Reversing a linked list is a simple programming problem, which is often an interview question. In this case I’m referring to a singly linked list. I’ll provide the C++ solution and the C++ test code.
One of the easiest ways to reverse the linked list is to create a new head pointer, iterate through the list removing each item in turn and then inserting them at the beginning of the new list.
Here is the definition of my linked list node and the code to reverse the list.
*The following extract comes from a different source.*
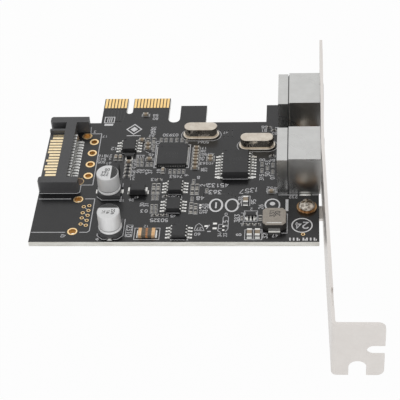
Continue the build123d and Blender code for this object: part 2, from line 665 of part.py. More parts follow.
# Moulded chips
body, leads, chip_pads = leaded_part(WIDE_CHIP, WIDE_CHIP["x"], WIDE_CHIP["y"])
save("interface_chip_body", body)
save("interface_chip_leads", *leads)
pads += chip_pads
for number, (chip_x, chip_y) in enumerate(SMALL_CHIPS, 1):
    body, leads, chip_pads = leaded_part(SMALL_CHIP, chip_x, chip_y)
    save(f"small_chip_{number}_body", body)
    save(f"small_chip_{number}_leads", *leads)
    pads += chip_pads
body, leads, chip_pads = leaded_part(TRANSISTOR, TRANSISTOR["x"], TRANSISTOR["y"], True)
save("transistor_body", body)
save("transistor_leads", *leads)
pads += chip_pads
body, leads, chip_pads = leaded_part(REGULATOR, REGULATOR["x"], REGULATOR["y"])
save("regulator_body", body)
save("regulator_leads", *leads)
pads += chip_pads

# Diodes
diode_bodies, diode_terminals = [], []
for diode_spot in DIODES:
    body, terminals, diode_pads = diode(*diode_spot)
    diode_bodies.append(body)
    diode_terminals += terminals
    pads += diode_pads
save("diode_bodies", *diode_bodies)
save("diode_terminals", *diode_terminals)

# Power inductor
coil_seat = place(*INDUCTOR, 0)
coil_half = INDUCTOR_SIDE / 2
coil_low = FOIL + LEAD_THICK
coil = block(-coil_half, coil_half, -coil_half, coil_half, coil_low, INDUCTOR_TOP)
coil = chamfer(coil.edges().filter_by(Axis.Z), INDUCTOR_CORNER)
coil = fillet(coil.edges().group_by(Axis.Z)[-1], INDUCTOR_EDGE)
save("inductor_body", coil_seat * coil)
coil_terminals = []
lead_half = INDUCTOR_LEAD_WIDTH / 2
for sign in (0, 180):
    spot = coil_seat * Rot(0, 0, sign)
    foot = block(-lead_half, lead_half, -coil_half - LEAD_THICK, -coil_half + INDUCTOR_LEAD_UNDER,
                 FOIL, coil_low)
    foot += block(-lead_half, lead_half, -coil_half - LEAD_THICK, -coil_half, FOIL, INDUCTOR_LEAD_TOP)
    coil_terminals.append(spot * foot)
    pads.append(spot * block(-lead_half, lead_half, -coil_half - LEAD_THICK - PAD_GROW,
                             -coil_half + INDUCTOR_LEAD_UNDER, 0, FOIL))
save("inductor_terminals", *coil_terminals)

# Fuse, large chip capacitors and small chip parts
groups = (
    ("fuse_body", "fuse_terminals", [(FUSE, FUSE_SIZE)]),
    ("bulk_capacitor_bodies", "bulk_capacitor_ends", [(spot, BULK_SIZE) for spot in BULK_PARTS]),
    ("chip_capacitor_bodies", "chip_capacitor_ends", [(spot, CHIP_SIZE) for spot in CHIP_CAPACITORS]),
    ("chip_resistor_bodies", "chip_resistor_ends",
     [(spot, CHIP_SIZE[:2] + (TINY_SIZE[2], CHIP_SIZE[3])) for spot in CHIP_RESISTORS]
     + [(spot, TINY_SIZE) for spot in TINY_RESISTORS]),
)
for body_name, end_name, members in groups:
    middles, ends = [], []
    for spot, size in members:
        middle, part_ends, part_pads = chip_part(*spot, size)
        middles.append(middle)
        ends += part_ends
        pads += part_pads
    save(body_name, *middles)
    save(end_name, *ends)

# Pads and joints
for pad_x, pad_y, pad_w, pad_l in BARE_PADS:
    pads.append(block(pad_x - pad_w / 2, pad_x + pad_w / 2, pad_y - pad_l / 2, pad_y + pad_l / 2,
                      0, FOIL))
save("solder_pads", *pads)
save("solder_joints", *joints)

# Circuit board
board = block(BOARD_LEFT, BOARD_RIGHT, BOARD_FRONT, BOARD_BACK, board_low, 0)
relief_right = TONGUE_RIGHT + RELIEF_WIDTH
board += block(TONGUE_LEFT, TONGUE_RIGHT, BOARD_BACK - 1, 0, board_low, 0)
board += block(TONGUE_RIGHT, TAB_A_RIGHT, BOARD_BACK - 1, TAB_TOP, board_low, 0)
board += block(TAB_B_LEFT, BOARD_RIGHT, BOARD_BACK - 1, TAB_TOP, board_low, 0)
tip_edges = board.edges().filter_by(Axis.X).group_by(Axis.Y)[-1]
board = chamfer(tip_edges, TONGUE_BEVEL)
for centre_x, width, depth in ((0, KEY_WIDTH, KEY_DEPTH),
                               ((TONGUE_RIGHT + relief_right) / 2, RELIEF_WIDTH, RELIEF_DEPTH)):
    radius = width / 2
    board -= block(centre_x - radius, centre_x + radius, radius - depth, 1, board_low - 1, 1)
    board -= disc(centre_x, radius - depth, board_low - 1, 1, radius)
for hole in board_holes:
    board -= hole
save("circuit_board", board)

# Bracket screws
screws = []
for screw_y in SCREW_YS:
    crown = SCREW_HEAD_HEIGHT - SCREW_FLANGE
    dome = SCREW_DOME_RADIUS ** 2 / crown / 1.4 + crown * 0.35
    head = disc(SCREW_X, screw_y, 0, SCREW_HEAD_HEIGHT, SCREW_DOME_RADIUS)
    head = head & (Pos(SCREW_X, screw_y, SCREW_HEAD_HEIGHT - dome) * Sphere(dome))
    head += disc(SCREW_X, screw_y, 0, SCREW_FLANGE, SCREW_HEAD_RADIUS)
    arm = SCREW_CROSS_LENGTH / 2
    slit = SCREW_CROSS_WIDTH / 2
    floor = SCREW_HEAD_HEIGHT - SCREW_CROSS_DEPTH
    head -= block(SCREW_X - arm, SCREW_X + arm, screw_y - slit, screw_y + slit, floor, 9)
    head -= block(SCREW_X - slit, SCREW_X + slit, screw_y - arm, screw_y + arm, floor, 9)
    shank = disc(SCREW_X, screw_y, board_low - SHEET - SCREW_TIP, 0, SCREW_RADIUS)
    screws.append(head + shank)
save("bracket_screws", *screws)

# Slot bracket
tab_back = TAB_PLANE + SHEET
tab_root_x = tab_inner_x + SHEET
plan = make_face(Polyline(
    (PLATE_INNER_X, PLATE_SHOULDER), (PLATE_INNER_X, PLATE_KINK_Y), (tab_inner_x, TAB_PLANE),
    (tab_outer_x, TAB_PLANE), (tab_outer_x, tab_back), (tab_root_x, tab_back),
    (plate_outer_x, PLATE_KINK_Y), (plate_outer_x, PLATE_SHOULDER), close=True))
bracket = extrude(Pos(0, 0, PLATE_LOW) * plan, amount=PLATE_HIGH - PLATE_LOW)
bracket = fillet(bracket.edges().filter_by(Axis.Y).sort_by(Axis.X)[-2:], TAB_CORNER)
inner_bend = bracket.edges().filter_by(Axis.Z).filter_by(
    lambda e: abs(e.center().X - tab_root_x) < 0.01 and abs(e.center().Y - tab_back) < 0.01)
bracket = fillet(inner_bend, BEND_RADIUS)
outer_bend = bracket.edges().filter_by(Axis.Z).filter_by(
    lambda e: abs(e.center().X - tab_inner_x) < 0.01 and abs(e.center().Y - TAB_PLANE) < 0.01)
bracket = fillet(outer_bend, BEND_RADIUS + SHEET)
tip_face = Plane.YZ.offset(PLATE_INNER_X) * make_face(Polyline(
    (PLATE_SHOULDER - 1, PLATE_LOW), (PLATE_SHOULDER, PLATE_LOW),
    (PLATE_SHOULDER + SHOULDER_RUN, TIP_LOW), (PLATE_TIP - 1, TIP_LOW), (PLATE_TIP, TIP_LOW + 1),
    (PLATE_TIP, TIP_HIGH - TIP_CHAMFER), (PLATE_TIP - TIP_CHAMFER, TIP_HIGH),
    (PLATE_SHOULDER + SHOULDER_RUN, TIP_HIGH), (PLATE_SHOULDER, PLATE_HIGH),
    (PLATE_SHOULDER - 1, PLATE_HIGH), close=True))
bracket += extrude(tip_face, amount=SHEET)
notch_x = tab_root_x + NOTCH_START
notch_r = NOTCH_WIDTH / 2
notch_top = PLATE_LOW + NOTCH_DEPTH
bracket -= block(notch_x, notch_x + NOTCH_WIDTH, TAB_PLANE - 1, TAB_PLANE + SHEET + 1,
                 PLATE_LOW - 1, notch_top - notch_r)
bracket -= (Pos(notch_x + notch_r, TAB_PLANE + SHEET / 2, notch_top - notch_r) * Rot(90, 0, 0)
            * Cylinder(notch_r, 3 * SHEET))
slot_r = SLOT_HEIGHT / 2
slot_x = tab_outer_x - SLOT_LENGTH + slot_r
bracket -= block(slot_x, tab_outer_x + 1, TAB_PLANE - 1, TAB_PLANE + SHEET + 1, SLOT_LOW,
                 SLOT_LOW + SLOT_HEIGHT)
bracket -= (Pos(slot_x, TAB_PLANE + SHEET / 2, SLOT_LOW + slot_r) * Rot(90, 0, 0)
            * Cylinder(slot_r, 3 * SHEET))
flare = PLATE_FLARE / (PLATE_KINK_Y - TAB_PLANE)
recess_x = plate_outer_x + flare * (PLATE_KINK_Y - EDGE_NOTCH_Y)
bracket -= (Pos(recess_x, EDGE_NOTCH_Y, PLATE_HIGH) * Rot(0, 0, degrees(atan(flare)))
            * Box(2 * EDGE_NOTCH_INTO, EDGE_NOTCH_LENGTH, 2 * EDGE_NOTCH_DEPTH))
for jack_y in JACK_YS:
    bracket -= rod(PLATE_INNER_X - 1, plate_outer_x + 1, jack_y, JACK_AXIS_Z,
                   JACK_COLLAR_RADIUS + JACK_OPENING_CLEARANCE)
for ear_y in SCREW_YS:
    ear = block(PLATE_INNER_X - EAR_REACH, PLATE_INNER_X + EAR_ROOT, ear_y - EAR_WIDTH / 2,
                ear_y + EAR_WIDTH / 2, board_low - SHEET, board_low)
    bracket += fillet(ear.edges().filter_by(Axis.Z).sort_by(Axis.X)[:2], EAR_CORNER)
    bracket -= disc(SCREW_X, ear_y, board_low - 2 * SHEET, board_low + 1,
                    SCREW_RADIUS + SCREW_EAR_CLEARANCE)
save("slot_bracket", bracket)
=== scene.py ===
"""Adapter card: finishes, printed layers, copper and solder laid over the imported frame.

Every shape is worked out with numpy as whole arrays, in millimetres on the board, and goes into
its mesh in metres. The board's component surface is at z = 0.
"""

import json
import logging
import math
from dataclasses import dataclass, field
from enum import Enum

import bpy
import numpy as np
from mathutils import Matrix, Vector


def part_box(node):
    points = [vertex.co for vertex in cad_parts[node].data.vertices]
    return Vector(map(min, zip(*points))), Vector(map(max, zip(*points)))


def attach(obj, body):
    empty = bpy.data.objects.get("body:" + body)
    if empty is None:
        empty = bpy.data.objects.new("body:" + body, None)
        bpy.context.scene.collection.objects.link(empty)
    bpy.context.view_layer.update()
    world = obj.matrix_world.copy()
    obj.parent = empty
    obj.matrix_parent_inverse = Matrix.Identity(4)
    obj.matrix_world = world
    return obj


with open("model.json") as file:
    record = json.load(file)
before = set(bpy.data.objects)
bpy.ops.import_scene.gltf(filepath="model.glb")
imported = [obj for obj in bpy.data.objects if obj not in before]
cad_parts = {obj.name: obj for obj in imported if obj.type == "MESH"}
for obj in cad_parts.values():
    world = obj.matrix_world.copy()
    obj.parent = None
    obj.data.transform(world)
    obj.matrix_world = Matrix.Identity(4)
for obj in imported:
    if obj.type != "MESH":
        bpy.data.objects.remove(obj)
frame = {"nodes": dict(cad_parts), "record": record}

MM = 0.001
PRINT_HEIGHT = 0.02
BOARD_THICK = 1.6
LOG = logging.getLogger("adapter_card")

GLYPH_WIDTH = 0.6
GLYPH_ADVANCE = 0.86
PICTURE_SIDE = 400.0
SENSOR_SIDE = 36.0

Triple = tuple[float, float, float]
Colour = Triple
Point = tuple[float, float]
Profile = tuple[Point, ...]
Material = bpy.types.Material
Materials = dict[str, Material]
Node = bpy.types.Node
Socket = bpy.types.NodeSocket
Tree = bpy.types.NodeTree


class Turn(Enum):
    """Reading direction of a printed number, in degrees."""

    ACROSS = 180
    UP = 90
    DOWN = 270
    SLANTED = 170


class Axis(Enum):
    """Axis along which a finish changes or a mark lies."""

    X = "X"
    Y = "Y"
    Z = "Z"


def add_math(tree: Tree, operation: str, second: float | None = None) -> Node:
    """Add a math node, with a constant in its second input where one is given."""
    node = tree.nodes.new("ShaderNodeMath")
    node.operation = operation
    if second is not None:
        node.inputs[1].default_value = second
    return node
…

class Node { public: Node(int value) : value(value), next(NULL) {} public: int value; Node* next; }; Node* reverseList(Node* head) { Node* newList = NULL; Node* current = head; while (current) { Node* next = current->next; current->next = newList; newList = current; current = next; } return newList; }
Below is the code I used to test this. This is what it does:
- It creates a simple linked list.
- Prints it out – output should be ‘12345’.
- Reverses it.
- Prints it out – output should be ‘54321’.
- Reverses it again.
- Prints it – output should be ‘12345’.
- Deletes the list.
void listTests() { Node* one = new Node(1); Node* two = new Node(2); Node* three = new Node(3); Node* four = new Node(4); Node* five = new Node(5); one->next = two; two->next = three; three->next = four; four->next = five; Node* head = one; printList(head); head = reverseList(head); printList(head); head = reverseList(head); printList(head); // cleanup memory Node* current = head; while (current) { Node* next = current->next; delete current; current = next; } } void printList(Node* head) { Node* current = head; while (current) { cout << current->value; current = current->next; } cout << endl; }
This should be the output:
12345 54321 12345
If you are interested in other linked list related code I have a post about picking the 5th from last element from a singly linked list, and one on selecting random numbers from a stream or linked list. Both of these are based on programming interview questions.
This is the most elegant way I’ve seen so far !
Thanks
+1
de way u explained s simple and understandable.
You are awesome.
:-)))))
Sorry i do not understand this part, how does this select each item and put them into the newList? this while loop will run till current==NULL? right?
while (current)
{
Node* next = current->next;
current->next = newList;
newList = current;
current = next;
}
Hi yj, this code moves the nodes from one list to another by changing the next pointers. The easiest way to understand it is to get a piece of paper and work through the loop for the 1,2,3,4,5 example above.
Yes it stops when current==NULL.
hey, i got it thanks.. i was thinking of another way which may be easier. It works when you have both the prev and next pointer for each Node object. So to reverse the order, just interchange the next and prev pointers for each Node obj..Anyway thanks for sharing..Cheers
It seems you are writing C in C++ grammar.
I never see this assign statement before Node* next = current->next, but I’ve seen like this Node* temp-next = current->next;
Can you explain little bit?
Hi everyone I have question I liked this code but there is a some lines that I did not get what it do and when I tried to delete this line from the compiler it did not compile so can you explain to me what this do
Node(int value) : value(value), next(NULL) {}
I studied that ( : ) use for inheritance between tow class sorry I did not get it what is value(value) and next(NULL)
And then in the next lines the node val and the pointer initialized
public:
int value;
Node* next;
};
so what is this class please explain.